The second problem is that GET-IMPURE-PORT behaves the same with
the new address:
> (copy-port (get-impure-port (string->url "http://www.drv.dk/default_frontpage.aspx?siteid=1"))
(current-output-port))
HTTP/1.1 500 Server Error
Server: Microsoft-IIS/5.0
Date: Sat, 24 Apr 2004 15:35:04 GMT
Content-Type: text/html
Content-Length: 102
<html><head><title>Error</title></head><body>The system cannot find the file specified.
</body></html>
Just to be sure the address is correct I fetched it again using wget:
> (require (lib "process.ss" "mzlib"))
> (system "c:/cygwin/bin/wget \"http://www.drv.dk/default_frontpage.aspx?siteid=1\"")
--17:37:02-- http://www.drv.dk/default_frontpage.aspx?siteid=1
=> `default_frontpage.aspx at siteid=1.5'
Resolving www.drv.dk...
213.150.32.111
Connecting to www.drv.dk[213.150.32.111]:80... connected.
HTTP request sent, awaiting response...
200 OK
Length: 40,271 [text/html]
0K .......... ....
...... .......... ......... 100% 58.44 KB/s
17:37:05 (58.44 KB/s) - `default_frontpage.aspx at siteid=1.5' saved [40271/40271]
#t
The .5 in the final filename is because it's the fifth time I fetch it.
And its the proper contents too:
> (call-with-input-file "default_frontpage.aspx at siteid=1.5"
(lambda (port)
(copy-port port (current-output-port))))
<!DOCTYPE HTML PUBLIC "-//W3C//DTD HTML 4.0 Transitional//EN">
<HTML><HEAD>
<TITLE>Det Radikale Venstre</TITLE>
<LINK REL="STYLESHEET" HREF="style.css">
<SCRIPT LANGUAGE="JavaScript1.2" SRC="hiermenu/HM_Loader.js"

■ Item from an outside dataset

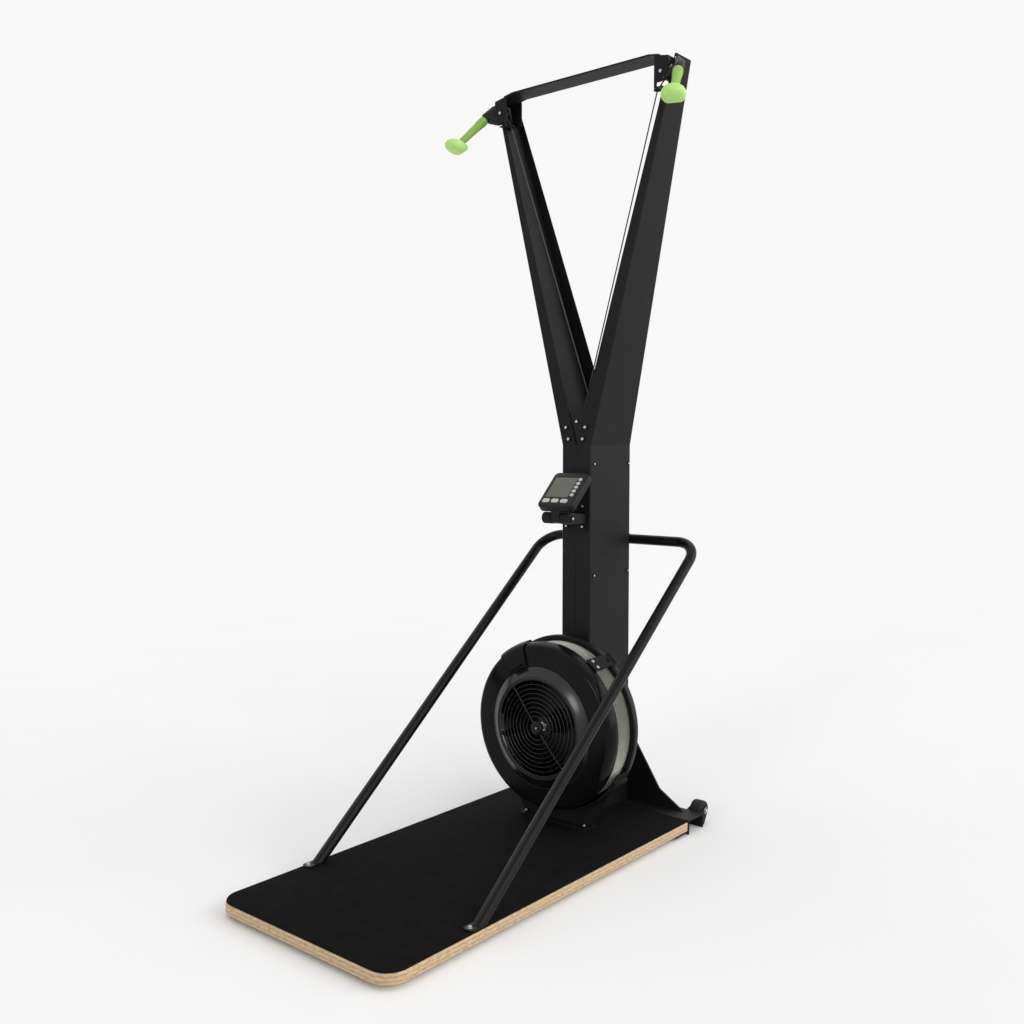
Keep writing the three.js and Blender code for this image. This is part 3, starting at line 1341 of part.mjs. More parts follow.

TYPE="text/javascript"></SCRIPT>
<SCRIPT LANGUAGE="JavaScript" TYPE="text/javascript">
...
[rest of front page deleted]
Is there a way to persuade GET-PURE-PORT and GET-IMPURE-PORT to fetch the page?
Note: The above was on a WindowsXP-machine with IE 6.0
--
Jens Axel Søgaard